The pathogenic strains of the virus (RHDV1, RHDV1 K5 variant and RHDV2) are considered contagious and can be transmitted via; direct contact with infected rabbits, transmission via equipment and clothing, transmission by vectors including flies and mosquitos.
30 January 2017: Korean strain (K5) of Rabbit Haemorrhagic Disease Virus (RHDV)
During the first week of March 2017, a planned national release of RHDV1 K5, will go ahead. In April 2016, RHDV1 K5 was approved as a Restricted Chemical Product by the Australian Pesticides and Veterinary Medicine Authority (APVMA).
RHDV1 K5 is a variant of the (RHDV1) virus released in 1996. Based on scientific evidence to date, the existing RHDV1 vaccine (known as Cylap) is effective against RHDV1 K5.
It is recommended that all domestic rabbit owners be reminded to vaccinate their rabbits prior to the release of RHDV1 K5 and/or ensure their animals’ vaccinations are up-to-date.
The Department of Primary Industries recommend that rabbit owners take the following extra precautions:
- Prevent direct and indirect contact between domestic and wild rabbits.
- Avoid cutting grass and feeding it to rabbits if there is the risk of contamination from wild rabbits.
- Wash hands, with warm soapy water between handling rabbits.
- Good insect control is also important and will help reduce the risks of introduction of both RHDV and myxomatosis. Insect control could include insect proofing the hutch or keeping the rabbits indoors.
- Infected rabbits should be isolated and disposed of in a manner that will minimise environmental contamination.
- All cages and equipment should be thoroughly cleaned and disinfected. Disinfectants that can be used to decontaminate any equipment include 10 % bleach, 10 % sodium hydroxide, or parvocide disinfectants.
RHDV1 K5 is not a new virus; it is a Korean variant of the existing virus already widespread in Australia. RHDV1 K5 will be released across more than 600 sites within Australia and is being coordinated through the State and Territory Governments.
Current Vaccination Recommendations
The Australian Veterinary Association (AVA) recommends that for best protection against the current virus about to be released (RHDV1-K5), previously released variants (RHDV1, RHDV1A) and the variant that emerged in parts of Australia in 2015 called RHDV2, the following protocols should be followed in consultation with your local veterinarian.

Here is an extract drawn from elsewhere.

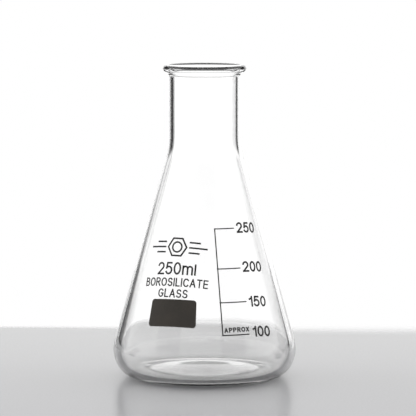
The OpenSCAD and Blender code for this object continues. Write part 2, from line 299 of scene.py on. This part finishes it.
def glass_profile():
    """The outside from the axis under the base up to the rim, then the inside down to the axis."""
    heel_cx = BODY_R - HEEL_W
    touch = touch_angle(HEEL_W, HEEL_H, HEEL_SLOPE)
    heel = arc(heel_cx, HEEL_H, HEEL_W, HEEL_H, -90, touch, HEEL_STEPS)
    ease = ease_curve(*heel[-1])
    foot_r, foot_z = ease[-1]

    # The cone's line meets the neck's at this height, and the shoulder's curve touches both
    lean = radians(CONE_ANGLE)
    meet_z = foot_z + (foot_r - NECK_R) / tan(lean)
    shoulder_z = meet_z + SHOULDER_R * tan(lean / 2)
    shoulder_cx = NECK_R + SHOULDER_R
    inner_r = SHOULDER_R + NECK_WALL
    cone_end = 180 + CONE_ANGLE

    # The mouth flares from the bore out to the flat top of the bead
    bead_cx = BEAD_R - BEAD_ROUND
    lip_w = bead_cx - LIP_FLAT - BORE_R

    outside = dome(RECESS_R, RECESS_H, 0, RECESS_POWER, RECESS_STEPS)
    outside += heel + ease[1:]
    outside += arc(shoulder_cx, shoulder_z, SHOULDER_R, SHOULDER_R, cone_end, 180, SHOULDER_STEPS)
    outside += bead_curve(bead_cx)

    inside = arc(BORE_R + lip_w, HEIGHT - LIP_H, lip_w, LIP_H, 90, 180, LIP_STEPS)
    inside += arc(shoulder_cx, shoulder_z, inner_r, inner_r, 180, cone_end, SHOULDER_STEPS)
    inside += inner_cone(foot_r, foot_z)
    inside += inner_ease(ease)
    inside += inner_heel(heel_cx, touch)
    inside += inner_floor(heel_cx)
    return evened(outside + inside, LONGEST_PART)


def lathe(name, profile):
    """Turns a profile that starts and ends on the axis into a closed smooth mesh."""
    mesh = bpy.data.meshes.new(name)
    bm = bmesh.new()
    rings = []
    for r, z in profile:
        if r < ON_AXIS:
            rings.append([bm.verts.new((0, 0, z))])
            continue
        ring = []
        for k in range(SEGMENTS):
            a = 2 * pi * k / SEGMENTS
            ring.append(bm.verts.new((r * cos(a), r * sin(a), z)))
        rings.append(ring)
    for low, high in zip(rings, rings[1:]):
        for k in range(SEGMENTS):
            n = (k + 1) % SEGMENTS
            corners = [low[k % len(low)], low[n % len(low)],
                       high[n % len(high)], high[k % len(high)]]
            # On the axis two corners are the same point, so one of them is left out
            bm.faces.new(list(dict.fromkeys(corners)))
    bmesh.ops.recalc_face_normals(bm, faces=bm.faces)
    for face in bm.faces:
        face.smooth = True
    bm.to_mesh(mesh)
    bm.free()
    piece = bpy.data.objects.new(name, mesh)
    bpy.context.collection.objects.link(piece)
    return piece


# ---- Nodes of a material or of the world -------------------------------------------------------
def add(tree, kind, **inputs):
    """A node with its inputs set by name; underscores stand for spaces."""
    node = tree.nodes.new(kind)
    for name, value in inputs.items():
        node.inputs[name.replace("_", " ")].default_value = value
    return node


def maths(tree, operation, *values):
    """One step of arithmetic, on numbers and on other nodes' outputs."""
    node = tree.nodes.new("ShaderNodeMath")
    node.operation = operation
    for socket, value in zip(node.inputs, values):
        if isinstance(value, bpy.types.NodeSocket):
            tree.links.new(value, socket)
        else:
            socket.default_value = value
    return node.outputs["Value"]


def ramp(tree, value, low, high, to_low=0.0, to_high=1.0):
    """A smooth step from to_low at low to to_high at high."""
    node = add(tree, "ShaderNodeMapRange",
               From_Min=low, From_Max=high, To_Min=to_low, To_Max=to_high)
    node.interpolation_type = "SMOOTHSTEP"
    tree.links.new(value, node.inputs["Value"])
    return node.outputs["Result"]


def gap(tree, angle, start, end):
    """1 between two angles, with soft ends."""
    opening = ramp(tree, angle, start - SOFT_EDGE, start + SOFT_EDGE)
    closing = ramp(tree, angle, end + SOFT_EDGE, end - SOFT_EDGE)
    return maths(tree, "MULTIPLY", opening, closing)


def blend(tree, amount, low, high):
    """A colour that is low where the amount is 0 and high where it is 1."""
    node = tree.nodes.new("ShaderNodeMix")
    node.data_type = "RGBA"
    sockets = {socket.identifier: socket for socket in [*node.inputs, *node.outputs]}
    sockets["A_Color"].default_value = (*low, 1)
    sockets["B_Color"].default_value = (*high, 1)
    tree.links.new(amount, sockets["Factor_Float"])
    return sockets["Result_Color"]


def noise(tree, scale, detail):
    """Noise that stays with the object."""
    place = tree.nodes.new("ShaderNodeTexCoord").outputs["Object"]
    node = add(tree, "ShaderNodeTexNoise", Scale=scale, Detail=detail)
    tree.links.new(place, node.inputs["Vector"])
    return node.outputs["Fac"]


def axes(tree, coordinates):
    """The X, Y and Z of a place on an object, or of a direction in the world."""
    vector = tree.nodes.new("ShaderNodeTexCoord").outputs[coordinates]
    split = tree.nodes.new("ShaderNodeSeparateXYZ")
    tree.links.new(vector, split.inputs["Vector"])
    return split.outputs


# ---- Materials ---------------------------------------------------------------------------------
def new_material(name):
    """A new material, its node tree and its shader."""
    material = bpy.data.materials.new(name)
    material.use_nodes = True
    tree = material.node_tree
    return material, tree, tree.nodes["Principled BSDF"]


def glass_material():
    """Clear borosilicate glass with smooth surfaces."""
    material, _, shader = new_material("clear_glass")
    shader.inputs["Base Color"].default_value = (*GLASS_COLOUR, 1)
    shader.inputs["Transmission Weight"].default_value = 1
    shader.inputs["IOR"].default_value = GLASS_IOR
    shader.inputs["Roughness"].default_value = 0
    return material


def enamel_material(name, colour, dark, roughness):
    """Fired enamel with a fine grain and faint clouds."""
    material, tree, shader = new_material(name)
    grain = noise(tree, *GRAIN)
    cloud = noise(tree, *CLOUDS)
    both = maths(tree, "ADD", maths(tree, "MULTIPLY", grain, GRAIN_SHARE),
                 maths(tree, "MULTIPLY", cloud, 1 - GRAIN_SHARE))
    tint = blend(tree, ramp(tree, both, *TINT_RANGE), dark, colour)
    rough = ramp(tree, cloud, *NOISE_RANGE,
                 roughness - ROUGHNESS_SPREAD, roughness + ROUGHNESS_SPREAD)
    bump = add(tree, "ShaderNodeBump", Strength=GRAIN_BUMP, Distance=GRAIN_DEPTH)
    links = tree.links
    links.new(tint, shader.inputs["Base Color"])
    links.new(rough, shader.inputs["Roughness"])
    links.new(grain, bump.inputs["Height"])
    links.new(bump.outputs["Normal"], shader.inputs["Normal"])
    shader.inputs["Specular IOR Level"].default_value = ENAMEL_SHINE
    return material


def table_material():
    """Semi-gloss pale grey, with painted shade that makes it darker towards the front, fading to
    clear at the far edge.
    """
    material, tree, shader = new_material("pale_table")
    x, y, _ = axes(tree, "Object")
    # Painted shade: the colour runs from the darker near shade to the lighter far colour along Y
    tint = blend(tree, ramp(tree, y, *TABLE_SHADE_Y), TABLE_NEAR_SHADED, TABLE_FAR_LIGHTER)
    rough = ramp(tree, noise(tree, *TABLE_GRAIN), *NOISE_RANGE, *TABLE_ROUGHNESS)
    fade_from = ramp(tree, x, *FADE_X, TABLE_FAR_Y - FADE_LEFT, TABLE_FAR_Y - FADE_RIGHT)
    # This is 0 where the fade starts and 1 at the far edge
    past = maths(tree, "DIVIDE", maths(tree, "SUBTRACT", y, fade_from),
                 maths(tree, "SUBTRACT", TABLE_FAR_Y, fade_from))
    tree.links.new(tint, shader.inputs["Base Color"])
    tree.links.new(rough, shader.inputs["Roughness"])
    tree.links.new(ramp(tree, past, 1, 0), shader.inputs["Alpha"])
    return material


def paint(name, material):
    """Gives a CAD node one material."""
    slots = frame["nodes"][name].data.materials
    slots.clear()
    slots.append(material)


# ---- The object --------------------------------------------------------------------------------
glass = lathe("glass_body", glass_profile())
glass.data.materials.append(glass_material())
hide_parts("flask_body")
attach(glass, "root")

ink = enamel_material("enamel_ink", INK, INK_DARK, INK_ROUGHNESS)
spot = enamel_material("enamel_spot", SPOT, SPOT_DARK, SPOT_ROUGHNESS)
for name in frame["nodes"]:
    if name == "marking_spot":
        paint(name, spot)
    elif name != "flask_body":
        paint(name, ink)


# ---- Table, light and camera -------------------------------------------------------------------
def make_table():
    """A flat table that isn't part of the object."""
    mesh = bpy.data.meshes.new("table")
    corners = [(-TABLE_REACH, -TABLE_REACH), (TABLE_REACH, -TABLE_REACH),
               (TABLE_REACH, TABLE_FAR_Y), (-TABLE_REACH, TABLE_FAR_Y)]
    mesh.from_pydata([(x, y, 0) for x, y in corners], [], [(0, 1, 2, 3)])
    table = bpy.data.objects.new("table", mesh)
    table.location.z = -TABLE_DROP
    table.rotation_euler.z = radians(TABLE_TURN)
    table.data.materials.append(table_material())
    bpy.context.collection.objects.link(table)


def light_world():
    """A white studio around the table, with dark upright gaps between its panels.

    The gaps are what draws the dark lines inside the edges of clear glass. There are four wide
    ones near the horizon, paler in front, and eight narrow ones below them. The floor far below
    is dark, and the ceiling in front is dim. The camera itself sees plain white.
    """
    world = bpy.data.worlds.new("studio")
    bpy.context.scene.world = world
    world.use_nodes = True
    tree = world.node_tree
    x, y, z = axes(tree, "Generated")
    turn = maths(tree, "MULTIPLY", maths(tree, "ARCTAN2", x, y), degrees(1))
    height = maths(tree, "MULTIPLY", maths(tree, "ARCSINE", z), degrees(1))

    wide = gap(tree, maths(tree, "FLOORED_MODULO", turn, WIDE_EVERY), *WIDE_GAP)
    level = maths(tree, "ADD", gap(tree, height, *GAP_LOW), gap(tree, height, *GAP_HIGH))
    grey = maths(tree, "MULTIPLY", gap(tree, height, *GAP_MIDDLE), MIDDLE_GREY)
    level = maths(tree, "ADD", level, grey)
    level = maths(tree, "MULTIPLY", level, ramp(tree, y, *FRONT_GAPS_Y, FRONT_GAPS, 1))
    narrow = gap(tree, maths(tree, "FLOORED_MODULO", turn, NARROW_EVERY), *NARROW_GAP)
    below = gap(tree, height, *NARROW_HEIGHTS)
    dark = maths(tree, "ADD", maths(tree, "MULTIPLY", wide, level),
                 maths(tree, "MULTIPLY", narrow, below))
    dark = maths(tree, "MAXIMUM", dark, ramp(tree, height, *DARK_FLOOR))
    light = ramp(tree, dark, 0, 1, STUDIO_LIGHT, GAP_LIGHT)

    overhead = maths(tree, "MULTIPLY", ramp(tree, height, *CEILING_HEIGHTS),
                     ramp(tree, y, *CEILING_Y))
    light = maths(tree, "MULTIPLY", light, ramp(tree, overhead, 0, 1, 1, CEILING_LIGHT))

    seen = tree.nodes.new("ShaderNodeLightPath").outputs["Is Camera Ray"]
    unseen = maths(tree, "SUBTRACT", 1, seen)
    strength = maths(tree, "ADD", maths(tree, "MULTIPLY", light, unseen), seen)
    background = tree.nodes["Background"]
    tree.links.new(strength, background.inputs["Strength"])
    background.inputs["Color"].default_value = (1, 1, 1, 1)


def make_camera():
    """A long lens in front of the flask, looking a little down."""
    data = bpy.data.cameras.new("camera")
    data.lens = CAMERA_LENS
    data.sensor_width = CAMERA_SENSOR
    data.clip_start = CAMERA_NEAREST
    camera = bpy.data.objects.new("camera", data)
    camera.location = CAMERA_AT
    camera.rotation_euler = (radians(90 - CAMERA_PITCH), 0, 0)
    bpy.context.collection.objects.link(camera)
    bpy.context.scene.camera = camera


make_table()
light_world()
make_camera()
bpy.context.scene.view_settings.view_transform = "Standard"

Kittens: 4, 8, 12 weeks of age, then every 6 months.
Adults: 2 vaccinations 1 month apart, then every 6 months.
This protocol is off-label. Cylap is not registered for use against RHDV2 or for 6 monthly use.
Based on studies conducted so far, giving the vaccine at more frequent intervals does not have negative health effects. Veterinarians need to advise owners that this protocol is off label. Vaccination should always be administered to healthy animals, and a risk/benefit discussion with an owner is strongly recommended before vaccination of animals with chronic illness. Young animals are anecdotally more likely to show post-vaccination lethargy and inappetence.
Owners of pet rabbits and breeding stock are urged to implement strict biosecurity measures to protect their animals from infection, and talk to their vets about how best to achieve this.